А если сравнивать с крысами?

Крыс, конечно, больше. Но крысы сами по себе несоизмеримо меньше. Чем меньше зверь, тем относительно больше для него пространство.


Когда вы начали заниматься этими собаками, это не считалось антисоветским занятием? Ну вы знаете: какие бездомные собаки могут быть в Советском Союзе?

Нет, не считалось. Меня как раз очень поддерживали в моем институте. Я работал и работаю в Академическом институте имени Северцова – академик Северцов был очень известный российский эволюционист, морфолог, сравнительный анатом. Раньше это был Институт морфологии, экологии и животных. Сейчас он является институтом проблем экологии и эволюции. В то время в Советском Союзе основная стратегия контроля и регулирования численности собак была такая: их отлавливали и через какое-то время уничтожали. Отлавливали в основном по звонкам кого могли.
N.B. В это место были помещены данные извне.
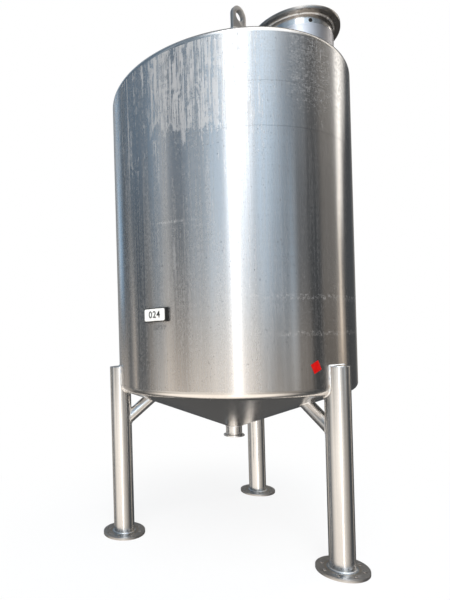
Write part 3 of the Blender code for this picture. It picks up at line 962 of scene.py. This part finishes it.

То есть кто-то позвонил, сообщил...

Да, вот тут собаки, приезжайте. Была такая государственная служба. Хотя в общем довольно могучая советская система, как ни парадоксально, с популяцией бездомных собак совершенно не справлялась.

Почему?

Тут несколько моментов. Вы помните, в 1980 году в Москве была летняя Олимпиада?

Конечно. Умер Высоцкий.

Совершенно верно. Соответственно, перед Олимпиадой было принято решение максимально очистить город, в том числе и от бездомных собак.

Чтобы красиво было?

Ну да, якобы чтобы было красиво. Они использовали разные способы – в основном отравленные приманки, которые давали собакам лично. Варварство, конечно, полнейшее, но тем не менее они очень много собак выдолбили – думаю, где-то треть популяции была утрачена. Но прошло полгода, и к середине 1981-го популяция практически полностью восстановилась – по крайней мере, на моем модельном участке точно. Отчасти это был приток иммигрантов, отчасти – гораздо более высокий процент выживания щенков. Дело в том, что в размножающихся группах – в наполненной популяции, которая находится около верхнего предела по отношению к ресурсам, – принципиально важны не столько пищевые ресурсы, сколько места, в которых можно жить. Эти укрытные места принципиально важны. И популяция восстановилась. За счет чего? Дело в том, что в очень плотной популяции щенки практически не остаются, они уходят из своих родительских групп на какие-то другие территории и в большинстве случаев погибают. Молодые щенки – это такое пушечное мясо. Там очень жесткий механизм отбора, и те единицы, которые прорываются, – это настоящие бездомные собаки, которые очень хорошо адаптированы к улице. Они прекрасно знают улицу, а на улице очень много шансов погибнуть от разных причин – быть сбитыми на дороге, оказаться в конфликтной ситуации со взрослыми собаками, умереть от голода, от холода и так далее. Хотя надо сказать, что холод – далеко не самый важный фактор. У меня рождались щенки даже в двадцатиградусный мороз. Я наблюдал щенков, которые прекрасно жили на улице...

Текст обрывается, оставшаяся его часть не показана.